Mais qu’est ce que j’avais besoin de demander ça, à ce moment-là, où j’étais en vulnérabilité extrême ? Tenez-vous bien, sa réponse a été :
– Pas bien. Triste. Elle essaie d’attirer votre attention (cf épisode du gel hydroalcoolique), vous ne lui donnez clairement pas ce dont elle a besoin, mais bon, je ne crois pas qu’il existe de « bonne mère ». Donc elle fera une psychanalyse plus tard et puis voilà.
– Vous croyez ? Mais je l’aime tellement, je le lui dis tout le temps, ai-je répondu d’une petite voix tremblante.
– Je ne crois pas aux mots d’amour. Je ne crois qu’aux preuves d’amour.
Je n’ai pas changé un mot à ce dialogue. Mais j’ai changé de médecin.

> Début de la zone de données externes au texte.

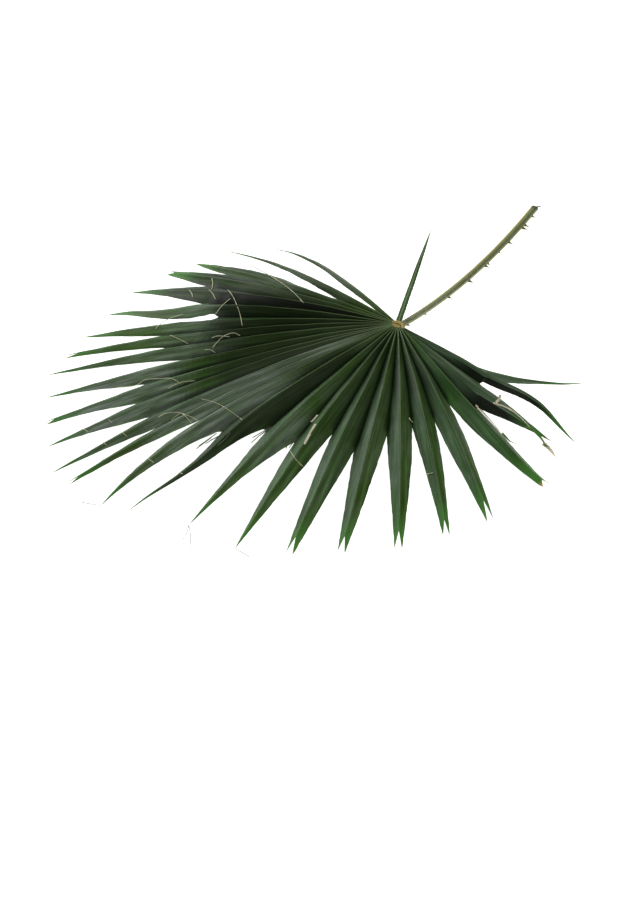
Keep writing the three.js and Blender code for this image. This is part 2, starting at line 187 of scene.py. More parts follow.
NICK_TO = 5 * MM
BLADE_SEED = 4
SHARP_ANGLE = math.radians(32)
FLAT_MAP = "across_along"  # the UV map of every piece, in metres
# The finish per face: a random tone, painted shade, and painted sheen that is partly wax.
FACE_LOOKS = ("tone", "dark", "wax_and_sheen")  # values that each face of the blade has for its finish

# The stalk and its thorns.
STALK_TURN = math.radians(62.5)
STALK_ALONG = Vector((math.cos(STALK_TURN), math.sin(STALK_TURN), 0))
STALK_RIGHT = Vector((math.sin(STALK_TURN), -math.cos(STALK_TURN), 0))
STALK_LENGTH = 347.5 * MM
STALK_FLAT = 0.94
STALK_FALL = 1.9
STALK_TOP = 65.8 * MM
STALK_LOW = 2.7 * MM
STALK_HALF_WIDTH = 4.3 * MM
STALK_HALF_THICK = 2.75 * MM
STALK_SQUARENESS = 0.72  # power that turns the round section into one with flatter faces
STALK_TUCK = 4 * MM
STALK_TUCK_SIZE = 0.55
STALK_STATIONS = 150
STALK_SIDES = 28
STALK_KNOB_SIZE = 0.25 * MM
STALK_KNOB_SCALE = 330
STALK_KNOBS_FADE = (0.02, 0.09)  # metres from the hub, between which they get lower
STALK_KNOBS_LOSE = 0.7
STALK_CUT_DEPTH = 0.6 * MM  # of the hollow in the cut end
THORNS_RIGHT = (16, 60, 120, 171, 213, 219, 248, 273, 307, 313, 332)
THORNS_LEFT = (34, 82, 136, 180, 222, 246)
THORN_LENGTH = 6 * MM
THORN_SINK = 1.6 * MM
THORN_ROOT = 3 * MM
THORN_TIP = 0.05
THORN_FLATNESS = 0.6
THORN_HOOK = 1.3 * MM
THORN_ROWS = 9
THORN_SIDES = 10
THORN_FLARE = 1.7  # power by which the root spreads
THORN_DOWN_RIGHT = 0.3
THORN_DOWN_LEFT = 1.5
THORN_SIZES_RIGHT = (0.9, 0.75, 1, 1.2, 1.1)
THORN_SIZES_LEFT = (0.8, 0.9)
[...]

Et j’arrête de poser des questions quand je ne suis pas en mesure d’accueillir une réponse sans filtre. C’est fini, l’automutilation.
Pour autant, je ne dis pas de ne jamais nous inspirer les unes des autres.
Une phrase que j’ai lue dans un article des Fabuleuses m’a permis d’y voir un peu plus clair : « si tu n’es pas dans l’arène avec moi, ton avis ne m’intéresse pas ». Elle s’applique aux conseils et petites piques non sollicitées, mais c’est aussi un bon moyen de choisir ceux et celles à qui nous demandons leur avis. Je me mords donc la langue pour ne pas demander de conseil à des gens qui ne prendront absolument pas en compte mes contraintes pour construire leur réponse, parce qu’ils ne les ont jamais expérimentées ou ont autant d’empathie qu’un bigorneau. Arrêter de réclamer des « tips » de manière compulsive m’aide à reprendre la main sur ma vie, à faire confiance à mon jugement, à m’éviter de rattraper des situations que j’ai créées en appliquant les recettes des autres.
Je ne suis pas moins fabuleuse qu’une autre, vous non plus, on devrait s’en sortir sans consulter le ban et l’arrière-ban.